◆ **INFORMATION GIVEN**:
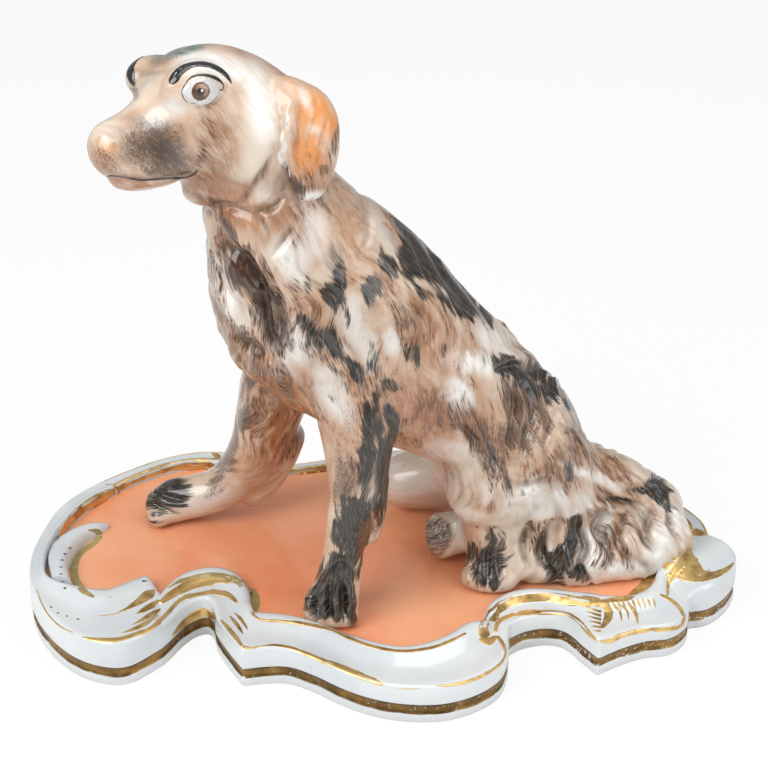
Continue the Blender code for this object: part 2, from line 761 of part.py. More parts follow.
def centre_on_plinth():
    """Moves everything so that the origin is under the middle of the plinth."""
    edge = outline()
    middle_x = (min(p.x for p in edge) + max(p.x for p in edge)) / 2
    middle_y = (min(p.y for p in edge) + max(p.y for p in edge)) / 2
    shift = Matrix.Translation(Vector((-middle_x, -middle_y, 0.0)) * MM)
    for obj in bpy.data.objects:
        obj.data.transform(shift)


def shade():
    """Rounded shading except at true edges, and the coral ground on the deck."""
    for obj in bpy.data.objects:
        for face in obj.data.polygons:
            face.use_smooth = True
        obj.data.set_sharp_from_angle(angle=radians(SHARP_ANGLE))
    plinth = bpy.data.objects["plinth"]
    for face in plinth.data.polygons:
        if face.normal.z > DECK_NORMAL:
            face.material_index = plinth.data.materials.find("ground")


def main():
    clear_scene()
    make_plinth()
    for name, rows in RIM.items():
        make_rim_section(name, rows)
    make_rim_section("left_scroll_leaf", SCROLL_LEAF)
    make_dog()
    centre_on_plinth()
    shade()


main()
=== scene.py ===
"""Looks of the porcelain dog figurine: glaze, painted coat, gilding, camera and light.

Lengths and places are millimetres, in the drawing frame of the figure, which lies
DRAWING_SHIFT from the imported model's frame. What is placed as it is seen has pixels u, v,
right and down, in the photograph's frame.
"""

import math

import bmesh
import bpy
import numpy as np
from mathutils import Matrix, Vector
from mathutils.bvhtree import BVHTree


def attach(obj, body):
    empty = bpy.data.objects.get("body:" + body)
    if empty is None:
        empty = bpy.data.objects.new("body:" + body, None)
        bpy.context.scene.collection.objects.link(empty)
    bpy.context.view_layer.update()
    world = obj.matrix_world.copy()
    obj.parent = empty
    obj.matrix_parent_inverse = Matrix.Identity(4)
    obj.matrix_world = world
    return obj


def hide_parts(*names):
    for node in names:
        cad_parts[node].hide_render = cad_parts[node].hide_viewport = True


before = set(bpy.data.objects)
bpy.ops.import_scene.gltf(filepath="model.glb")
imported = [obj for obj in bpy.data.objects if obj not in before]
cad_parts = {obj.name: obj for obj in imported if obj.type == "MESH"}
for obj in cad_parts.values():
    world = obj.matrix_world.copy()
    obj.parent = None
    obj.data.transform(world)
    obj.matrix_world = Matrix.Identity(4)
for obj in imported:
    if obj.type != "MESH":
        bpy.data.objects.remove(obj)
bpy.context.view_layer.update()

MM = 0.001
DRAWING_SHIFT = np.array([0.05, -4.93518, 0.0])

# Camera, in the drawing frame
CAMERA_ELEVATION = 31.0
CAMERA_DISTANCE_MM = 650.0
CAMERA_TARGET_MM = (0.0, 0.0, 94.2)
CAMERA_LENS = 87.31
SENSOR_MM = 36.0
PICTURE_SIZE = 768
MM_PER_PIXEL = 0.35

# Light: lamp name, place and width in mm, watts
WORLD_LEVEL = 0.36
FLOOR_GLOW = 0.88
FLOOR_HALF_SIDE = 12.0
LAMPS = [
    ("key", (-480.0, -420.0, 640.0), 560.0, 5.2),
    ("fill", (620.0, -420.0, 380.0), 520.0, 1.9),
    ("top", (140.0, -40.0, 800.0), 560.0, 2.2),
]

# The body's and the head's places in mm, and their turns in degrees
BODY_TURN = 8.0
BODY_OFFSET_Y = 7.6
HEAD_YAW = 28.0
HEAD_ROLL = 9.0
HEAD_ORIGIN = (-42.0, 3.0, 196.0)

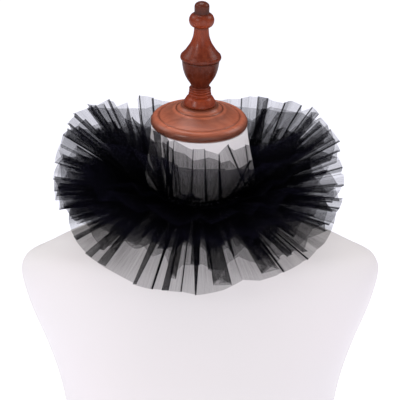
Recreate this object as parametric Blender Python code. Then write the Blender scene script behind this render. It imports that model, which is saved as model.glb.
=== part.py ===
"""A ruff collar of pleated tulle on a dress form with a turned wooden neck cap and finial.

The form stands on its flat bottom and faces -Y. Lengths below are in millimetres and angles in degrees.
"""
from math import cos, pi, radians, sin, tau

import bmesh
import bpy
from mathutils import Matrix, Vector

MM = 0.001
SEAM_MERGE = 0.001
SHARP_ANGLE = 40.0

# Dress form: closed rings from the bottom up. Front and back are the ring's reach from its middle line.
FORM_SEGMENTS = 48
FORM_COLUMNS = ("height", "middle", "half_width", "front", "back", "power", "tilt")
FORM_RINGS = (
    (0.0, 0.0, 146.0, 108.0, 96.0, 2.2, 0.0),
    (45.0, 0.0, 132.0, 100.0, 85.0, 2.2, 0.0),
    (100.0, 0.0, 132.0, 104.0, 82.0, 2.2, 0.0),
    (145.0, 0.0, 138.0, 118.0, 88.0, 2.2, 0.0),
    (190.0, 0.0, 143.5, 136.0, 94.0, 2.2, 0.0),
    (225.0, 0.0, 146.5, 139.0, 98.0, 2.2, 0.0),
    (264.0, 0.0, 155.0, 131.0, 101.0, 2.2, 0.0),
    (300.0, 1.0, 168.0, 119.0, 102.0, 2.2, 0.0),
    (335.0, 3.0, 184.0, 108.0, 100.0, 2.15, 0.0),
    (362.0, 5.0, 193.0, 100.0, 97.0, 2.1, 0.0),
    (376.0, 6.0, 195.0, 95.0, 94.0, 2.05, 0.0),
    (386.0, 7.0, 192.0, 92.0, 90.0, 2.0, 0.0),
    (394.0, 8.0, 184.0, 89.0, 86.0, 1.95, 0.0),
    (403.0, 9.0, 165.0, 86.0, 81.0, 1.85, 0.0),
    (411.0, 9.0, 149.0, 83.0, 77.5, 1.8, 0.0),
    (418.5, 9.0, 132.0, 80.5, 74.0, 1.75, 0.0),
    (426.0, 8.0, 112.0, 77.0, 70.5, 1.75, 0.0),
    (432.5, 6.0, 94.0, 72.5, 67.0, 1.8, 1.0),
    (438.5, 4.0, 78.0, 67.5, 64.5, 1.9, 2.0),
    (445.0, 2.0, 64.5, 62.0, 61.0, 2.0, 3.5),
    (453.0, 0.0, 59.3, 59.3, 59.3, 2.0, 5.0),
    (472.0, -1.9, 59.2, 59.2, 59.2, 2.0, 6.0),
    (486.0, -4.3, 57.6, 56.6, 57.0, 2.0, 10.0),
    (503.0, -8.0, 54.4, 53.5, 54.0, 2.0, 14.0),
    (519.0, -11.8, 51.9, 51.4, 51.6, 2.0, 16.5),
    (534.4, -15.7, 50.2, 50.0, 50.0, 2.0, 17.5),
)
NECK_TURN = (486.0, 534.4)
NECK_SHIFT = -0.9

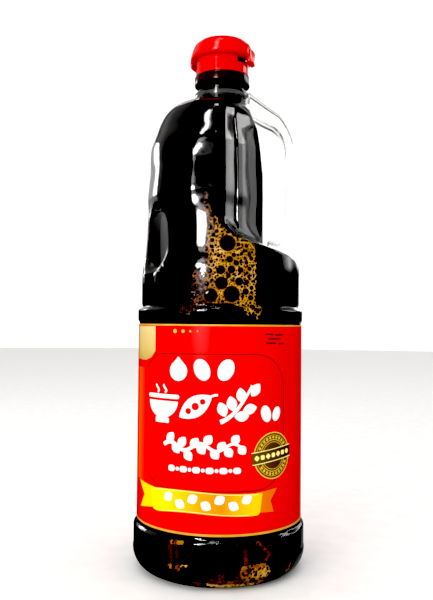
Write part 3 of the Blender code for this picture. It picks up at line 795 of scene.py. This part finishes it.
def makePrint(look):
    material, tree, shader = startMaterial("printedFilm")
    spot = addNode(tree, "TexCoord").outputs["Object"]
    height = addNode(tree, "SeparateXYZ", {0: spot}).outputs["Z"]
    clouds = addNode(tree, "TexNoise", {"Vector": spot, "Scale": 1000 / look["cloudSize"], "Detail": 2.0})
    shine = addNode(tree, "TexNoise", {"Vector": spot, "Scale": 1000 / look["shineSize"], "Detail": 1.0})
    creases = addNode(tree, "TexNoise", {"Vector": spot, "Scale": 1000 / look["creaseSize"], "Detail": 2.0})
    # gold edge lines and a dark margin, by height
    lowLine = label["lowLine"]
    top = addNode(tree, "Math", {0: height, 1: (label["top"] - label["edgeLine"]) * mm},
                  operation="GREATER_THAN")
    over = addNode(tree, "Math", {0: height, 1: lowLine[0] * mm}, operation="GREATER_THAN")
    under = addNode(tree, "Math", {0: height, 1: lowLine[1] * mm}, operation="LESS_THAN")
    low = addNode(tree, "Math", {0: over, 1: under}, operation="MULTIPLY")
    line = addNode(tree, "Math", {0: top, 1: low}, operation="MAXIMUM")
    edge = addNode(tree, "Math", {0: 1.0, 1: over}, operation="SUBTRACT")
    red = addNode(tree, "Mix", {0: clouds, 6: linear(look["red"]), 7: linear(look["deepRed"])},
                  data_type="RGBA")
    gold = addNode(tree, "Mix", {0: shine, 6: linear(look["gold"]), 7: linear(look["paleGold"])},
                   data_type="RGBA")
    lined = addNode(tree, "Mix", {0: line, 6: red, 7: gold}, data_type="RGBA")
    colour = addNode(tree, "Mix", {0: edge, 6: lined, 7: linear(look["margin"])}, data_type="RGBA")
    relief = addNode(tree, "Bump", {"Height": creases, "Distance": look["creaseDepth"] * mm, "Strength": 0.12})
    plug(tree, shader, {"Base Color": colour, "Normal": relief, "IOR": look["ior"],
                        "Roughness": look["roughness"], "Specular IOR Level": look["specular"]})
    return material


dress(wrap, makePrint(printLook), "printed_film", "label")
print("label:", len(wrap.data.polygons), "faces")


# printed shapes: flat outlines in mm on the unrolled label, wrapped round it
printRadius, bendStep, inkThickness = label["outer"], 2.0, 0.05
# how far off the film each layer of ink starts, in mm
lifts = {"line": 0.02, "flat": 0.03, "ground": 0.04, "white": 0.05, "ring": 0.10, "face": 0.12, "mark": 0.17,
         "top": 0.18}


def wrapPrint(piece, lift):
    # bends a flat shape in X and Z round the bottle and gives it the ink's thickness
    editAll(piece)
    sides = [vert.co.x for vert in piece.data.vertices]
    side = min(sides) + bendStep
    while side < max(sides):
        bpy.ops.mesh.select_all(action="SELECT")
        bpy.ops.mesh.bisect(plane_co=(side, 0, 0), plane_no=(1, 0, 0))
        side += bendStep
    leaveEdit()
    for vert in piece.data.vertices:
        turn = math.degrees(vert.co.x / printRadius) - 90
        vert.co = onAxis(printRadius + lifts[lift], vert.co.z, turn)
    faceOutwards(piece)
    applyModifier(piece, "SOLIDIFY", thickness=inkThickness * mm, offset=1.0)
    return piece


def flatShape(name, outline, lift):
    points = [(x, 0, z) for x, z in outline]
    return wrapPrint(newPiece(name, points, (), [tuple(range(len(points)))]), lift)


def flatBand(name, centreLine, width, lift, closed=False):
    # a stroke of even or changing width along a line of points
    count = len(centreLine)
    points, faces = [], []
    for index, (x, z) in enumerate(centreLine):
        before = centreLine[index - 1] if index or closed else centreLine[0]
        after = centreLine[(index + 1) % count] if index < count - 1 or closed else centreLine[-1]
        step = Vector((after[0] - before[0], after[1] - before[1])).normalized()
        half = (width(index / (count - 1)) if callable(width) else width) / 2
        points += [(x - step.y * half, 0, z + step.x * half), (x + step.y * half, 0, z - step.x * half)]
    for index in range(count if closed else count - 1):
        here, there = 2 * index, 2 * ((index + 1) % count)
        faces.append((here, here + 1, there + 1, there))
    return wrapPrint(newPiece(name, points, (), faces), lift)


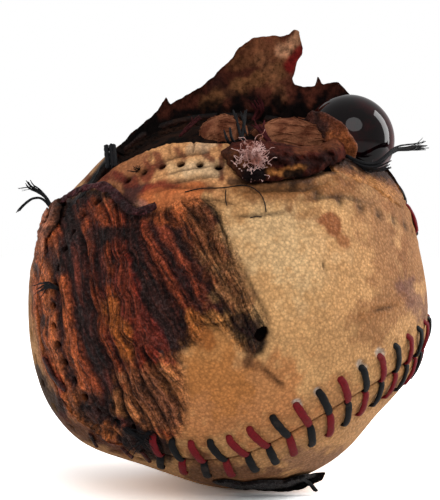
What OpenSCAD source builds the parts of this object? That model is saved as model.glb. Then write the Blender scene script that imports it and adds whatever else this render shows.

◆ **EXERCISE TASK**:
Count the lines in the entries above that include the string "before", then give only that figure.

◆ **FINISHED ANSWER**:
4